── Material shown ──

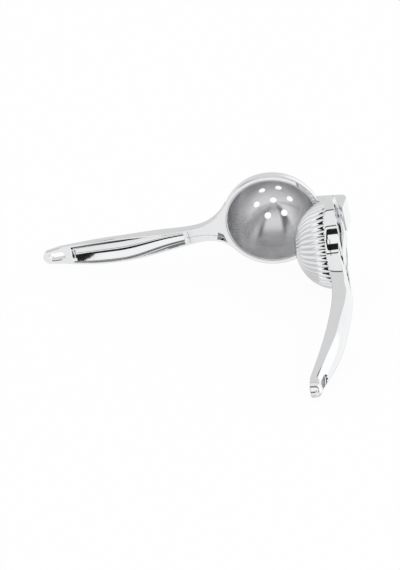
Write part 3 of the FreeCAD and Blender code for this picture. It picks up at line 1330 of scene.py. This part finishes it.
@dataclass
class StrainerCup:
    """Thin pressed cup with seven drain holes."""

    bowl: BowlSizes = field(default_factory=lambda: BOWL)
    lip_round: float = 0.35
    drill_half: float = 4.0

    def shell(self) -> bmesh.types.BMesh:
        """The cup before its holes are pierced.

        Returns:
            The cup's mesh.
        """
        b = self.bowl
        skins = []
        for radius in (b.ball, b.ball + b.cup_wall):
            turns = spread(math.asin(-b.centre / radius), -math.pi / 2, 40)
            skins.append([(radius * math.cos(t), b.centre + radius * math.sin(t)) for t in turns])
        inner, outer = skins
        inside = corner(Vector(inner[2]), Vector(inner[0]), Vector(outer[0]), self.lip_round, steps=3)
        outside = corner(Vector(inner[0]), Vector(outer[0]), Vector(outer[2]), self.lip_round, steps=3)
        lip = [(p.x, p.y) for p in inside + outside]
        profile = [(0.0, inner[-1][1]), *reversed(inner[1:-1]), *lip, *outer[1:-1], (0.0, outer[-1][1])]
        return turned(profile, ROUND_STEPS, closed=False)

    def drills(self) -> list[bmesh.types.BMesh]:
        """Cutters for the middle hole and the ring of holes.

        Returns:
            One cutter for each hole.
        """
        b = self.bowl
        places = [(0.0, 0.0)]
        for step in range(b.hole_count):
            turn = math.tau * step / b.hole_count
            places.append((b.hole_circle * math.cos(turn), b.hole_circle * math.sin(turn)))
        cutters = []
        for x, y in places:
            outward = Vector((x, y, -math.sqrt(b.ball**2 - x * x - y * y))).normalized()
            middle = Vector((0.0, 0.0, b.centre)) + outward * b.ball
            cutters.append(rod(b.hole_radius, self.drill_half, middle, outward, segments=48))
        return cutters

    def build(self, finish: bpy.types.Material) -> bpy.types.Object:
        """Make the piece and set it on its body.

        Args:
            finish: The piece's finish.

        Returns:
            The finished piece.
        """
        work = Carving("strainer_cup_shell", self.shell())
        work.apply(Cut.REMOVE, *self.drills())
        piece = work.finish(PLACEMENT.matrix, finish)
        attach(piece, "lower")
        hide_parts("strainer_cup")
        return piece


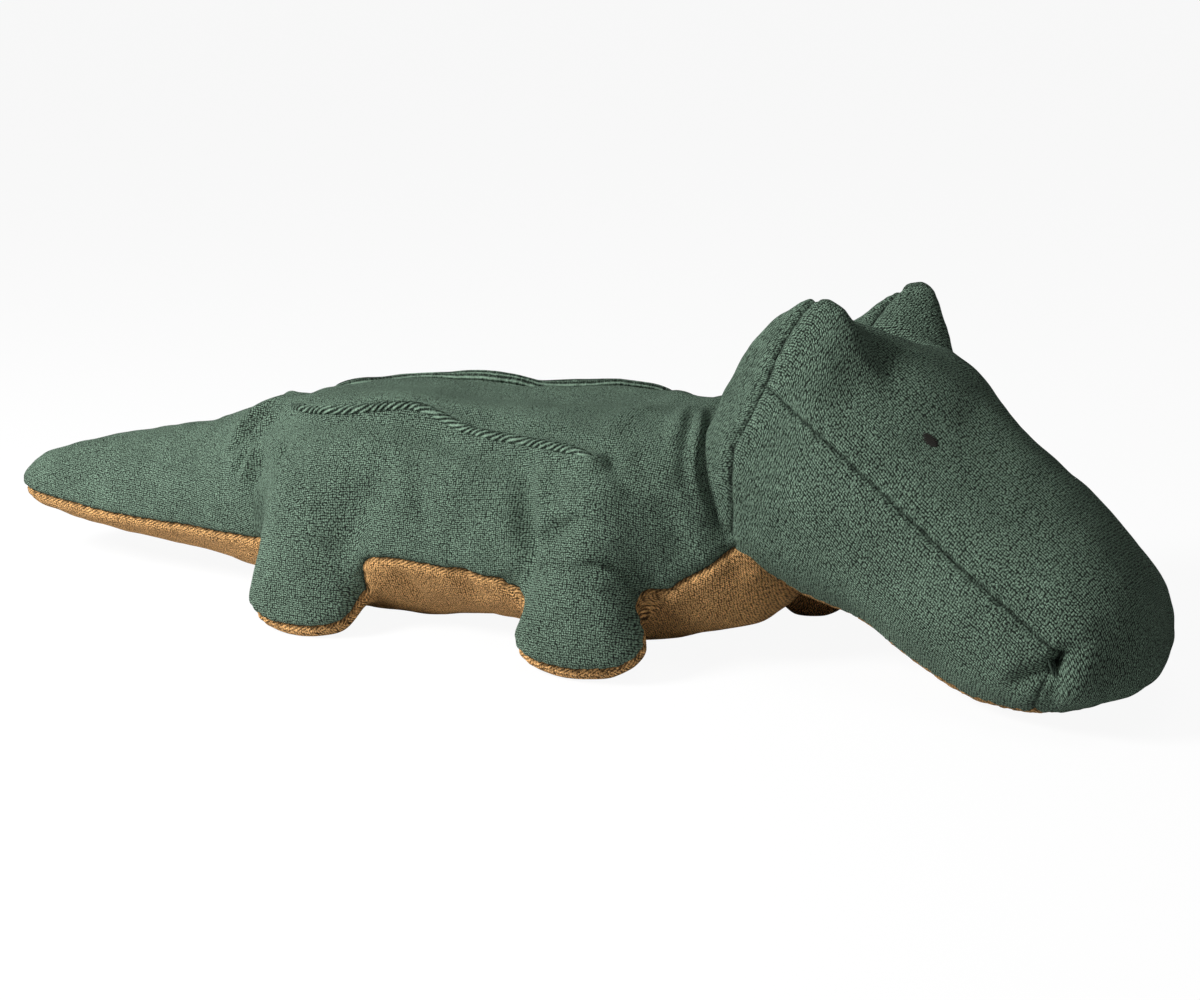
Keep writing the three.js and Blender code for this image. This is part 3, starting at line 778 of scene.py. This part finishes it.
def sculpt_body(places, gap, run):
    """How far the cloth of the body stands out at each place."""
    offset = seam_draw(gap, run) + beside_tucks(places) + folded(places, body_folds)
    offset += 0.5 * soft_noise(places, 46, 3) + 0.25 * soft_noise(places, 17, 5)
    return offset


def sculpt_head(places, gap, run):
    offset = seam_draw(gap, run) + folded(places, head_folds)
    offset += 0.4 * soft_noise(places, 50, 8) + 0.2 * soft_noise(places, 15, 9)
    return offset


def pressed_flat(mesh):
    """What lies on the floor is pressed flat there, with a soft edge."""
    softness = 0.5
    places = corners(mesh)
    z = places[:, 2] / mm
    places[:, 2] = (z + np.sqrt(z ** 2 + softness)) / 2 * mm
    set_corners(mesh, places)


body = joined("body", [
    stuffed_form(torso_section, torso_start, torso_end, rings=60, sides=72),
    stuffed_form(tail_section, tail_root - tail_length, tail_root + tail_overlap, rings=48, sides=56),
    *[form for form, _ in leg_forms]])
body_filling = stuffed(body, "body_stuffing", sculpt_body, body_voxel, relax=8)

head = joined("head", [
    stuffed_form(head_section, head_start, head_length, rings=90, sides=96, lift=brow_lift)])
head_filling = stuffed(head, "head_stuffing", sculpt_head, head_voxel, relax=3)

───

What you should do: Reproduce the listing above word for word.

Answer to this task:
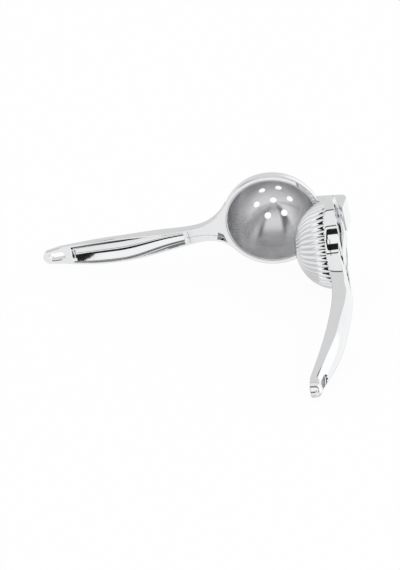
Write part 3 of the FreeCAD and Blender code for this picture. It picks up at line 1330 of scene.py. This part finishes it.
@dataclass
class StrainerCup:
    """Thin pressed cup with seven drain holes."""

    bowl: BowlSizes = field(default_factory=lambda: BOWL)
    lip_round: float = 0.35
    drill_half: float = 4.0

    def shell(self) -> bmesh.types.BMesh:
        """The cup before its holes are pierced.

        Returns:
            The cup's mesh.
        """
        b = self.bowl
        skins = []
        for radius in (b.ball, b.ball + b.cup_wall):
            turns = spread(math.asin(-b.centre / radius), -math.pi / 2, 40)
            skins.append([(radius * math.cos(t), b.centre + radius * math.sin(t)) for t in turns])
        inner, outer = skins
        inside = corner(Vector(inner[2]), Vector(inner[0]), Vector(outer[0]), self.lip_round, steps=3)
        outside = corner(Vector(inner[0]), Vector(outer[0]), Vector(outer[2]), self.lip_round, steps=3)
        lip = [(p.x, p.y) for p in inside + outside]
        profile = [(0.0, inner[-1][1]), *reversed(inner[1:-1]), *lip, *outer[1:-1], (0.0, outer[-1][1])]
        return turned(profile, ROUND_STEPS, closed=False)

    def drills(self) -> list[bmesh.types.BMesh]:
        """Cutters for the middle hole and the ring of holes.

        Returns:
            One cutter for each hole.
        """
        b = self.bowl
        places = [(0.0, 0.0)]
        for step in range(b.hole_count):
            turn = math.tau * step / b.hole_count
            places.append((b.hole_circle * math.cos(turn), b.hole_circle * math.sin(turn)))
        cutters = []
        for x, y in places:
            outward = Vector((x, y, -math.sqrt(b.ball**2 - x * x - y * y))).normalized()
            middle = Vector((0.0, 0.0, b.centre)) + outward * b.ball
            cutters.append(rod(b.hole_radius, self.drill_half, middle, outward, segments=48))
        return cutters

    def build(self, finish: bpy.types.Material) -> bpy.types.Object:
        """Make the piece and set it on its body.

        Args:
            finish: The piece's finish.

        Returns:
            The finished piece.
        """
        work = Carving("strainer_cup_shell", self.shell())
        work.apply(Cut.REMOVE, *self.drills())
        piece = work.finish(PLACEMENT.matrix, finish)
        attach(piece, "lower")
        hide_parts("strainer_cup")
        return piece


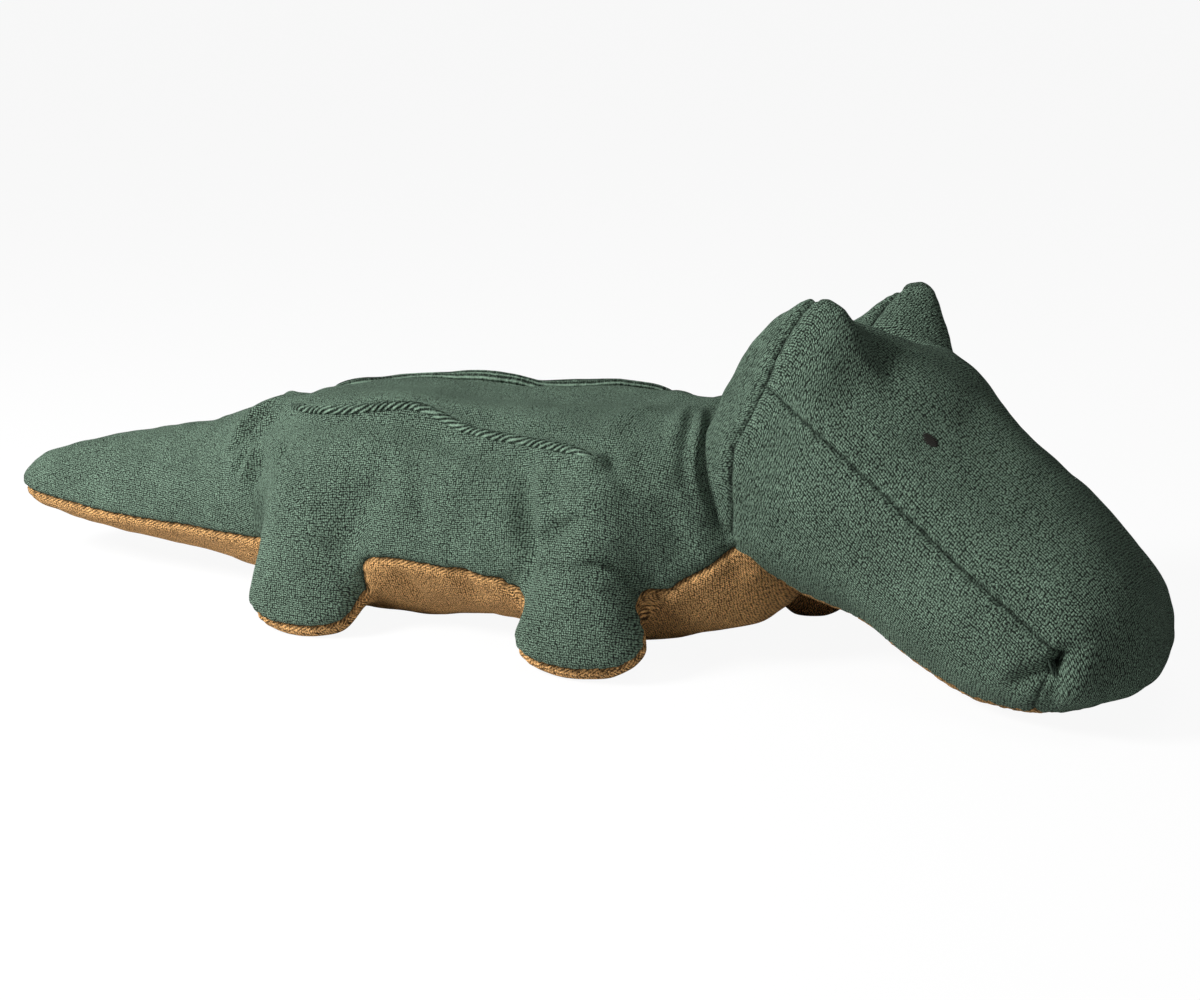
Keep writing the three.js and Blender code for this image. This is part 3, starting at line 778 of scene.py. This part finishes it.
def sculpt_body(places, gap, run):
    """How far the cloth of the body stands out at each place."""
    offset = seam_draw(gap, run) + beside_tucks(places) + folded(places, body_folds)
    offset += 0.5 * soft_noise(places, 46, 3) + 0.25 * soft_noise(places, 17, 5)
    return offset


def sculpt_head(places, gap, run):
    offset = seam_draw(gap, run) + folded(places, head_folds)
    offset += 0.4 * soft_noise(places, 50, 8) + 0.2 * soft_noise(places, 15, 9)
    return offset


def pressed_flat(mesh):
    """What lies on the floor is pressed flat there, with a soft edge."""
    softness = 0.5
    places = corners(mesh)
    z = places[:, 2] / mm
    places[:, 2] = (z + np.sqrt(z ** 2 + softness)) / 2 * mm
    set_corners(mesh, places)


body = joined("body", [
    stuffed_form(torso_section, torso_start, torso_end, rings=60, sides=72),
    stuffed_form(tail_section, tail_root - tail_length, tail_root + tail_overlap, rings=48, sides=56),
    *[form for form, _ in leg_forms]])
body_filling = stuffed(body, "body_stuffing", sculpt_body, body_voxel, relax=8)

head = joined("head", [
    stuffed_form(head_section, head_start, head_length, rings=90, sides=96, lift=brow_lift)])
head_filling = stuffed(head, "head_stuffing", sculpt_head, head_voxel, relax=3)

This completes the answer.